Material for this exercise →
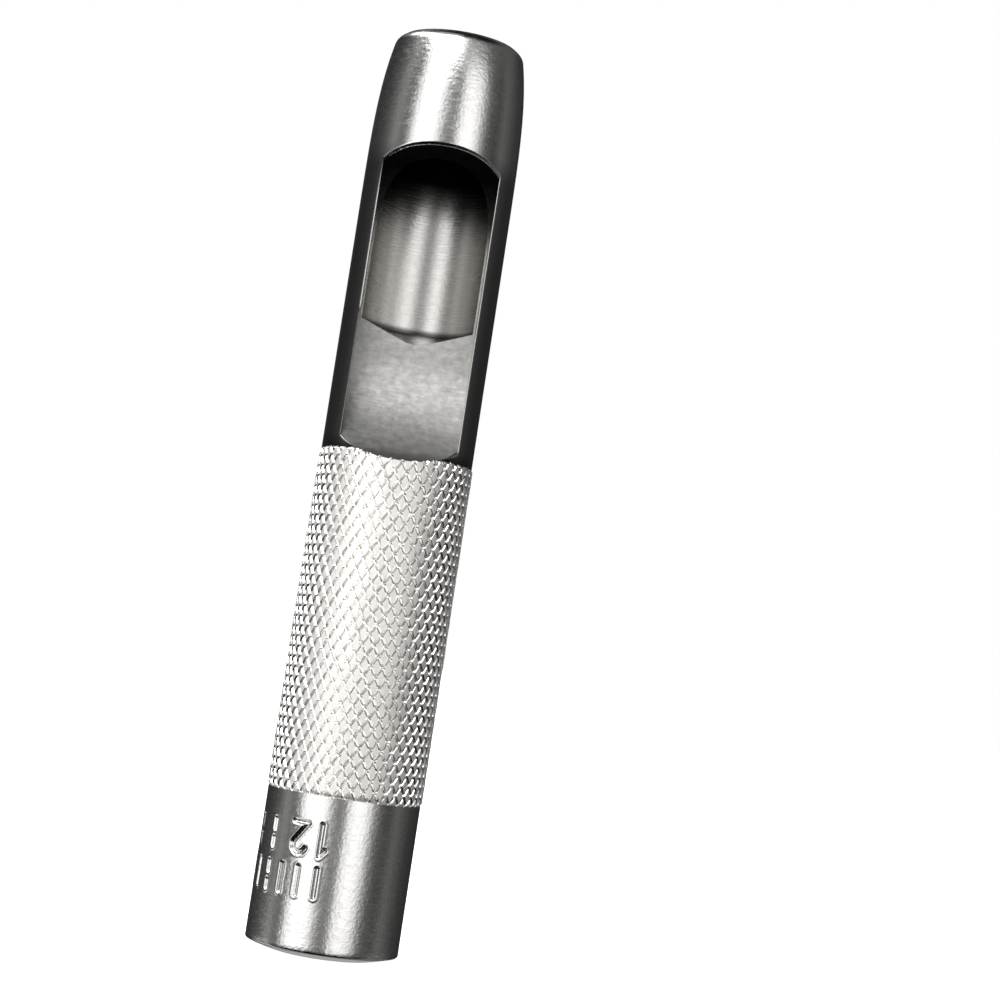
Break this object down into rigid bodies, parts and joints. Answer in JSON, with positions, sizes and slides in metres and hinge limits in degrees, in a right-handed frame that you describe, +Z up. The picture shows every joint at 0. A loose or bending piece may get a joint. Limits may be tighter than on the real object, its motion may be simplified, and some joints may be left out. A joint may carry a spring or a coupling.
{
  "type": "hollow punch",
  "caption": "Hollow steel punch for eyelet and grommet holes in leather: sharpened tubular nose, side window for the cut discs, knurled grip and plain striking head.",
  "frame": {"origin": "centre of the flat middle of the striking face", "axes": "+Z up the bar's axis to the cutting edge, -Y out of the ejection window"},
  "size_m": [0.0164, 0.0162, 0.0969],
  "materials": {
    "ground_steel": "ground and lightly polished",
    "milled_steel": "ground outside, milled and drilled inside",
    "knurled_steel": "diamond knurl"
  },
  "bodies": {
    "root": {"cutting_nose": "ground_steel", "window_shank": "milled_steel", "knurled_grip": "knurled_steel", "striking_head": "ground_steel"}
  },
  "joints": []
}
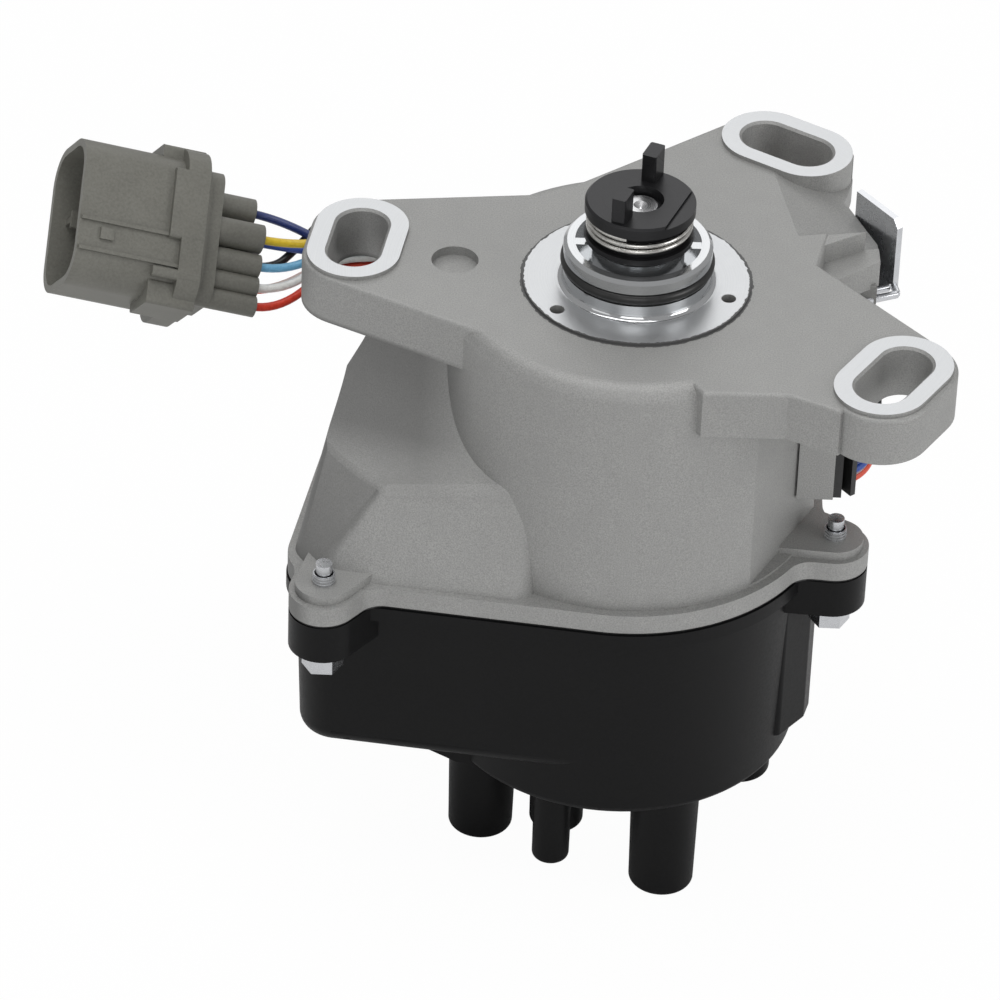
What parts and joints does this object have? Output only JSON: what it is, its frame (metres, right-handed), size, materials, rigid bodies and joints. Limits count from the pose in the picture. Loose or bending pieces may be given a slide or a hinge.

What to produce →
Single out each line of the records above with the string "materials" in it, and copy it.

Written reply →
  "materials": {
What parts and joints does this object have? Output only JSON: what it is, its frame (metres, right-handed), size, materials, rigid bodies and joints. Limits count from the pose in the picture. Loose or bending pieces may be given a slide or a hinge.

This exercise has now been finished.